English verbs have four moods:
- Indicative Mood
- Imperative Mood
- Subjunctive Mood
- Infinitive Mood
Verb Mood Definition: Mood is the form of the verb that shows the mode or manner in which a thought is expressed. Basically verb moods are classification that indicates the attitude of the speaker.
The types of English verb moods are discussed here one by one.
1. Indicative Verb Mood
It expresses an assertion, denial, or a question. Most sentences in English are in the indicative mood. It simply states a fact of some sort, or describes what happens, or gives details about the reality.

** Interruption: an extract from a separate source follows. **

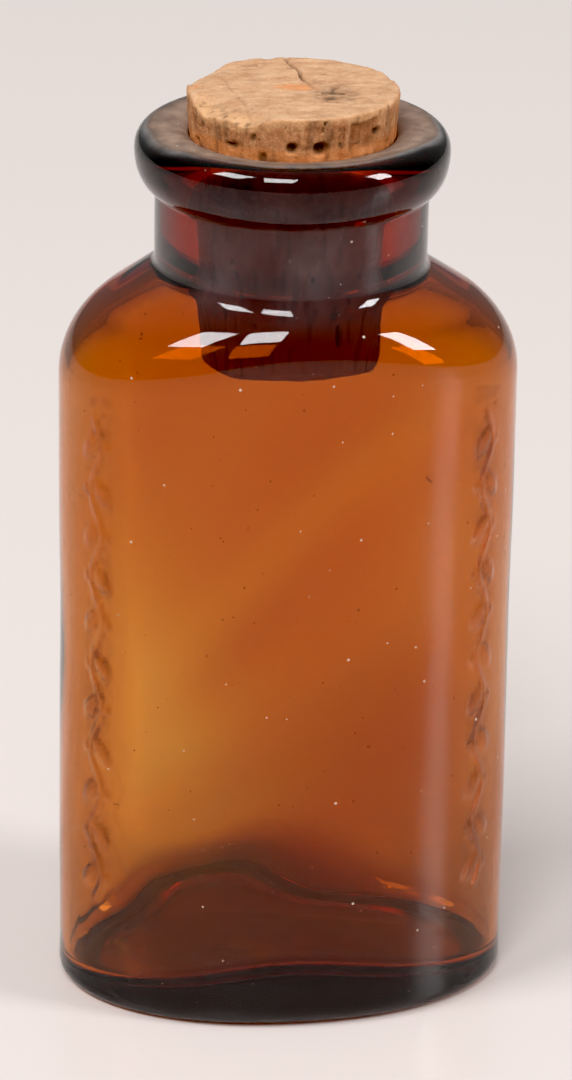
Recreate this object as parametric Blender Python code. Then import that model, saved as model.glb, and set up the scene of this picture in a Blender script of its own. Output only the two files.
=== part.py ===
"""Medicine bottle: an amber glass bottle of oval section, and the tapered cork that stops it.

Metres, +Z up. The origin is the middle of the base, on the surface that the bottle stands on.
The broad front of the bottle looks along -Y, and its narrow sides along +X and -X.
"""

import math

import bmesh
import bpy

# Body
BODY_WIDTH = 0.0420
BODY_DEPTH = 0.0298
OVAL_POWER = 2.1  # 2 gives an ellipse, and more gives squarer corners
SIDE_POWER = 1.4  # how soon the base's shape turns from the broad faces' to the narrow sides'
FRONT_HEEL = 0.0020  # the outer rounding at the bottom, at the broad faces
SIDE_HEEL = 0.0012
BEARING_WIDTH = 0.0032  # the flat ring that the bottle stands on
RECESS_DEPTH = 0.0007  # the shallow hollow under the base

# Neck and lip
NECK_RADIUS = 0.01228
NECK_BASE_Z = 0.0694
FRONT_FILLET = 0.0026  # the rounding between shoulder and neck, at the broad faces
SIDE_FILLET = 0.0010
LIP_TOP_Z = 0.0821
LIP_MIDDLE_Z = 0.0801  # the height where the lip is widest
LIP_RADIUS = 0.01408
LIP_UNDERCUT = 0.0021  # the bead's rounding below its widest place, across and down
LIP_DROP = 0.00375
LIP_ROUNDING = 0.0016  # the bead's rounding above its widest place, across
MOUTH_WIDTH = 0.0023  # the lip's top curves down into the bore over this width and depth
MOUTH_DEPTH = 0.00085

# Shoulder, outside and inside
FRONT_SLOPE = math.radians(50)  # above level, over the broad faces
SIDE_SLOPE = math.radians(33)  # above level, over the narrow sides
SLOPE_POWER = 0.6  # how soon the one turns into the other
SHOULDER_BEND = 0.0085  # the radius where body and shoulder meet, at the narrow sides
INNER_BEND = 0.0065
BEND_POWER = 0.45  # how fast that radius falls where the shoulder is narrower

# Glass thickness
SIDE_WALL = 0.0016  # the glass is thinner where it was blown furthest
FRONT_WALL = 0.0025
FLOOR_MIDDLE_Z = 0.0042
FLOOR_FRONT_Z = 0.0036  # the floor's edge at the broad faces
FLOOR_SIDE_Z = 0.0010
FRONT_INNER_HEEL = 0.0050
SIDE_INNER_HEEL = 0.0015
BORE_END_Z = 0.0693
BORE_END_EASE = 0.0012

# Cork
CORK_TOP_RADIUS = 0.00951
CORK_END_RADIUS = 0.0077
CORK_TOP_Z = 0.0857
CORK_END_Z = 0.0610
CORK_EDGE = 0.0004
CORK_GAP = 0.0003  # between the cork and the bore

COLUMNS = 48
SMOOTH_ANGLE = math.radians(35)
BORE_TOP_Z = LIP_TOP_Z - MOUTH_DEPTH


def arc(centre, radii, start, end, steps):
    """Points (radius, height) along an ellipse's arc, with angles in degrees, ends included."""
    points = []
    for i in range(steps + 1):
        angle = math.radians(start + (end - start) * i / steps)
        points.append((centre[0] + radii[0] * math.cos(angle), centre[1] + radii[1] * math.sin(angle)))
    return points


def oval_radius(angle, half_width, half_depth):
    """Distance from the axis to an oval's edge in the direction angle."""
    across = abs(math.cos(angle)) / half_width
    along = abs(math.sin(angle)) / half_depth
    return (across**OVAL_POWER + along**OVAL_POWER) ** (-1 / OVAL_POWER)


def sideways(angle):
    """1 at the narrow sides and 0 at the middles of the broad faces, smoothly between."""
    return 1 - abs(math.sin(angle)) ** SIDE_POWER


def cork_radius(height):
    """The tapered cork's radius at a height."""
    share = (height - CORK_END_Z) / (CORK_TOP_Z - CORK_END_Z)
    return CORK_END_RADIUS + share * (CORK_TOP_RADIUS - CORK_END_RADIUS)


def bore_radius(height):
    """The tapered bore's radius at a height."""
    return cork_radius(height) + CORK_GAP


def shoulder(body_radius, neck_radius, corner_z, bend, insets, fillets):
    """The body wall's bend, the slope and the fillet to an upright neck, from the body up.

    corner_z is where the slope and the neck would meet without the fillet. insets are the
    shoulder's least and greatest width, and fillets are the radii there.
    """
    inset = body_radius - neck_radius
    broad = max(0.0, (inset - insets[0]) / (insets[1] - insets[0])) ** SLOPE_POWER
    slope = FRONT_SLOPE + (SIDE_SLOPE - FRONT_SLOPE) * broad
    ease = fillets[0] + (fillets[1] - fillets[0]) * broad
    bend *= (inset / insets[1]) ** BEND_POWER
    tilt = math.pi / 2 - slope  # of the slope's normal, above level
    slope_run = inset - bend * (1 - math.cos(tilt))
    wall_top = corner_z - slope_run * math.tan(slope) - bend * math.sin(tilt)
    tangent = ease * math.tan(tilt / 2)
    degrees = math.degrees(tilt)
    points = arc((body_radius - bend, wall_top), (bend, bend), 0, degrees, 5)
    points += arc((neck_radius + ease, corner_z + tangent), (ease, ease), 180 + degrees, 180, 3)
    return points


def outside(angle):
    """Points (radius, height) from the middle of the underside up to the lip's top."""
    edge = oval_radius(angle, BODY_WIDTH / 2, BODY_DEPTH / 2)
    heel = FRONT_HEEL + (SIDE_HEEL - FRONT_HEEL) * sideways(angle)
    recess = edge - heel - BEARING_WIDTH
    points = [(recess * share, RECESS_DEPTH * (1 - share**4)) for share in (0.4, 0.8, 1.0)]
    points += arc((edge - heel, heel), (heel, heel), -90, 0, 4)
    insets = (BODY_DEPTH / 2 - NECK_RADIUS, BODY_WIDTH / 2 - NECK_RADIUS)
    fillets = (FRONT_FILLET, SIDE_FILLET)
    points += shoulder(edge, NECK_RADIUS, NECK_BASE_Z, SHOULDER_BEND, insets, fillets)
    undercut = LIP_RADIUS - LIP_UNDERCUT
    meets_neck = -math.degrees(math.acos((NECK_RADIUS - undercut) / LIP_UNDERCUT))
    points += arc((undercut, LIP_MIDDLE_Z), (LIP_UNDERCUT, LIP_DROP), meets_neck, 0, 5)
    top_radii = (LIP_ROUNDING, LIP_TOP_Z - LIP_MIDDLE_Z)
    points += arc((LIP_RADIUS - LIP_ROUNDING, LIP_MIDDLE_Z), top_radii, 0, 90, 5)[1:]
    return points


def inside(angle):
    """Points (radius, height) from the mouth down to the middle of the floor."""
    mouth = bore_radius(BORE_TOP_Z)
    points = arc((mouth + MOUTH_WIDTH, BORE_TOP_Z), (MOUTH_WIDTH, MOUTH_DEPTH), 90, 180, 5)
    bore_end = bore_radius(BORE_END_Z)
    half_width = BODY_WIDTH / 2 - SIDE_WALL
    half_depth = BODY_DEPTH / 2 - FRONT_WALL
    wall = oval_radius(angle, half_width, half_depth)
    insets = (half_depth - bore_end, half_width - bore_end)
    eases = (BORE_END_EASE, BORE_END_EASE)
    points += reversed(shoulder(wall, bore_end, BORE_END_Z, INNER_BEND, insets, eases))
    side = sideways(angle)
    edge_z = FLOOR_FRONT_Z + (FLOOR_SIDE_Z - FLOOR_FRONT_Z) * side
    heel = FRONT_INNER_HEEL + (SIDE_INNER_HEEL - FRONT_INNER_HEEL) * side
    points += arc((wall - heel, edge_z + heel), (heel, heel), 0, -90, 4)
    for share in (0.85, 0.65, 0.4, 0.2):
        rise = (1 - share**2) ** 2
        points.append(((wall - heel) * share, edge_z + (FLOOR_MIDDLE_Z - edge_z) * rise))
    return points


def turned(name, profile, start_z, end_z):
    """A closed mesh of rings, one for each point of profile(angle), closed by a point at each end."""
    angles = [2 * math.pi * i / COLUMNS for i in range(COLUMNS)]
    columns = [profile(angle) for angle in angles]
    mesh = bpy.data.meshes.new(name)
    bm = bmesh.new()
    rings = []
    for row in range(len(columns[0])):
        ring = []
        for angle, column in zip(angles, columns):
            radius, height = column[row]
            ring.append(bm.verts.new((radius * math.cos(angle), radius * math.sin(angle), height)))
        rings.append(ring)
    first = bm.verts.new((0, 0, start_z))
    last = bm.verts.new((0, 0, end_z))
    for i in range(COLUMNS):
        j = (i + 1) % COLUMNS
        bm.faces.new((first, rings[0][j], rings[0][i]))
        for below, above in zip(rings, rings[1:]):
            bm.faces.new((below[i], below[j], above[j], above[i]))
        bm.faces.new((last, rings[-1][i], rings[-1][j]))
    bmesh.ops.recalc_face_normals(bm, faces=bm.faces)
    bm.to_mesh(mesh)
    bm.free()
    mesh.shade_smooth()
    mesh.set_sharp_from_angle(angle=SMOOTH_ANGLE)
    return mesh


def add_piece(name, mesh, material, axis_z=0.0):
    """Adds an object whose origin is on the bottle's axis at axis_z, from a mesh in world places."""
    piece = bpy.data.objects.new(name, mesh)
    for vertex in mesh.vertices:
        vertex.co.z -= axis_z
    piece.location.z = axis_z
    mesh.materials.append(material)
    bpy.context.scene.collection.objects.link(piece)
    return piece


def plain_material(name, colour, roughness, metallic=0.0, transmission=0.0):
    """A Principled material with plain values."""
    material = bpy.data.materials.new(name)
    material.use_nodes = True
    shader = material.node_tree.nodes["Principled BSDF"]
    shader.inputs["Base Color"].default_value = (*colour, 1.0)
    shader.inputs["Roughness"].default_value = roughness
    shader.inputs["Metallic"].default_value = metallic
    shader.inputs["Transmission Weight"].default_value = transmission
    return material


def make_bottle():
    """The glass bottle, one piece: base, body, shoulder, neck and rolled lip."""
    glass = plain_material("amber_glass", (0.42, 0.13, 0.02), 0.05, transmission=0.9)
    mesh = turned(
        "glass_bottle",
        lambda angle: outside(angle) + inside(angle),
        RECESS_DEPTH,
        FLOOR_MIDDLE_Z,
    )
    return add_piece("glass_bottle", mesh, glass)


def make_cork():
    """The cork, a frustum with slightly worn edges, with its origin where it leaves the mouth."""
    cork = plain_material("cork", (0.62, 0.38, 0.20), 0.85)
    edge = CORK_EDGE
    profile = [
        (CORK_END_RADIUS - edge, CORK_END_Z),
        (cork_radius(CORK_END_Z + edge), CORK_END_Z + edge),
        (cork_radius(CORK_TOP_Z - edge), CORK_TOP_Z - edge),
        (CORK_TOP_RADIUS - edge, CORK_TOP_Z),
    ]
    mesh = turned("cork_stopper", lambda angle: profile, CORK_END_Z, CORK_TOP_Z)
    return add_piece("cork_stopper", mesh, cork, axis_z=LIP_TOP_Z)


for old in list(bpy.data.objects):
    bpy.data.objects.remove(old, do_unlink=True)
make_bottle()
make_cork()
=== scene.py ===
"""Looks of the medicine bottle: uneven amber glass and a worn natural cork, on a pale table.

Everything is in metres, in the CAD frame: +Z up, the origin in the middle of the base, the broad
front along -Y. Sizes along the axis and outside come from the CAD boxes of the two pieces.
"""

import math

import bpy
import numpy as np
from mathutils import Matrix, Vector


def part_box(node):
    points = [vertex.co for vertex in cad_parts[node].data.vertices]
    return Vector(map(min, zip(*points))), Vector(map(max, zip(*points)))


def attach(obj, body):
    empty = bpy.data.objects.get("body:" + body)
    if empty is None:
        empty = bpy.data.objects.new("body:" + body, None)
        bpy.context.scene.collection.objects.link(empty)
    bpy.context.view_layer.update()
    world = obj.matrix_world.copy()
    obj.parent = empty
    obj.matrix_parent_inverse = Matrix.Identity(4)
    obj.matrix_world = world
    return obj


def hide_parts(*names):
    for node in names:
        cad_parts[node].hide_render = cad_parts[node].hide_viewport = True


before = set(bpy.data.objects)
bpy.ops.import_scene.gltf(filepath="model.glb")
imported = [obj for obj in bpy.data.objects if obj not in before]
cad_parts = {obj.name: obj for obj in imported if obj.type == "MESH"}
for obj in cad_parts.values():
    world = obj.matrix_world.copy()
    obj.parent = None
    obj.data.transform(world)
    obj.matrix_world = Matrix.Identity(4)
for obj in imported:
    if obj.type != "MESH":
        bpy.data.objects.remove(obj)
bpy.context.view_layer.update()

MM = 0.001
_, BOTTLE_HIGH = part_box("glass_bottle")
CORK_LOW, CORK_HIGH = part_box("cork_stopper")

# Camera, as seen from the middle of the bottle
VIEW_TARGET = Vector((0.0, 0.0, 42.5 * MM))
VIEW_DISTANCE = 480 * MM
VIEW_ELEVATION = math.radians(22.0)
VIEW_AZIMUTH = math.radians(-8.5)  # the bottle's front is turned this far from the camera
VIEW_ROLL = math.radians(-0.95)
LENS_MM = 330.5
SENSOR_MM = 36.0
BLACK_LEVEL = 0.018  # light below this shows as black, as on a contrasty print

# Lights
WINDOW_DISTANCE = 3.0
WINDOWS = (  # name, azimuth, elevation, width and height in degrees, and radiance
    ("window_left", -57, 50, 19, 20, 12),
    ("window_middle", -11, 50, 19, 20, 12),
    ("window_right", 72.5, 31, 12, 24, 15),
)
WORLD_LOW = 0.30  # the room's light at the horizon and overhead
WORLD_HIGH = 0.62
ROOM_COLOUR = (0.80, 0.79, 0.78)
TABLE_COLOUR = (0.64, 0.583, 0.560)
TABLE_RADIUS = 2.5

# Outside of the glass
BODY_X = BOTTLE_HIGH.x
BODY_Y = BOTTLE_HIGH.y
LIP_TOP = BOTTLE_HIGH.z
OVAL_POWER = 2.1
SIDE_POWER = 1.4  # how soon the base's shape turns from the broad faces' to the narrow sides'
RELIEF_HEIGHT = 0.22 * MM
RELIEF_PLACES = (math.radians(202.5), math.radians(331.0))  # the middles of the two raised bands
RELIEF_LOW = 11 * MM
RELIEF_HIGH = 58 * MM
RELIEF_HALF_WIDTH = 3 * MM
OUTER_HEEL_FRONT = 2.0 * MM
OUTER_HEEL_SIDE = 1.2 * MM
BEARING = 3.2 * MM
RECESS = 0.7 * MM
NECK_RADIUS = 12.28 * MM
NECK_BASE = 69.4 * MM
FILLET_FRONT = 2.6 * MM
FILLET_SIDE = 1.0 * MM
LIP_RADIUS = 14.08 * MM
LIP_MIDDLE = 80.1 * MM
LIP_UNDERCUT = 2.1 * MM  # the bead's rounding below its widest place, across and down
LIP_DROP = 3.75 * MM
LIP_ROUNDING = 1.6 * MM  # the bead's rounding above its widest place, across
MOUTH_WIDE = 2.3 * MM  # the lip's top curves down to the cork over this width
MOUTH_DEEP = 0.85 * MM
TILT_FRONT = math.radians(40)  # of the shoulder's normal, above level
TILT_SIDE = math.radians(57)
SHOULDER_BEND = 8.5 * MM
BEND_POWER = 0.45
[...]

- Little Rock is the capital of Arkansas.
- Ostriches cannot fly.
- Have you finished your homework?
- A cat sits on the stove.
2. Imperative Verb Mood
It expresses command, prohibition, entreaty, or advice. One marker(symbol) of the imperative is that frequently the subject does not appear in the sentence, but is only implied.
- Don’t smoke in this building.
- Be careful!
- Don’t drown that puppy!
- (You) Give me back my money.
Although imperative verbs are often referred to as commands, the imperative mood also occurs in sentences that express the following situations.
Imperative Usage Table
|Give commands||Be Quiet!|
|Make requests||Open the window please.|
|Grant or deny permission||Go to the movie if you want.|
|Make offers||Come to my part!|
|Well wishing||Have a good day!|
3. Subjunctive Verb Mood
It expresses doubt or something contrary to fact. The subjunctive moods indicate a hypothetical state, a state contrary to reality such as wish, desire or something imaginary. It is harder to explain the subjunctive.

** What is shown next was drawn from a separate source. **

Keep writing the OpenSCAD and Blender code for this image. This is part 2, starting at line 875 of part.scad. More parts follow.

For example, “If I see him, I will tell him.”
The verb ‘may’ can be used to express a wish. For example,
- May you have many more birthdays.
- May you live long and prosper.
The verb ‘were’ can also indicate the use of subjunctive.
- If I were you, I wouldn’t keep driving more on those tires.
- I he were governor, we’d be in better fiscal shape.
4. Infinitive Verb Mood
It expresses an action or state without reference to any subject. It can be a source of sentence fragments when the writer miserly thinks the infinitive form is a fully functioning verb.
When we speak of the English infinitive, we usually mean the basic form the verb with ‘to’ in front of it, for example, ‘to go’, ‘to speak’ etc.
Verbs said to be in the infinitive mood can include participle forms ending in ‘-ed’ and ‘-ing’. Verbs in the infinitive moods are not being used as verbs, but as other parts of speech.
To err is human; to forgive, divine.
Here, ‘to err’ and ‘to forgive’ are used as nouns.
Now we see another example, “He is a man to be admired.”
In this example, ‘to be admired’ is an adjective, the equivalent of admirable. It describes the noun ‘man’.
In addition to above discussed moods, there are minor moods in English which are stated here with the help of examples.
- Tag declarative: You have been drinking again, haven’t you.
- Tag imperative: Leave the room, will you!
- Pseudo-imperative: Move or I’ll shoot.
- Alternative questions: Does John resemble his father or his mother? With rising intonation on father and falling intonation on mother.
- Exclamative: What a pleasant day!
- Optative: “One more” sentence!
The distinction between major and minor moods in English is not clear but minor moods are restricted in their efficiency, unimportant to communication, and low in their frequency of occurrence.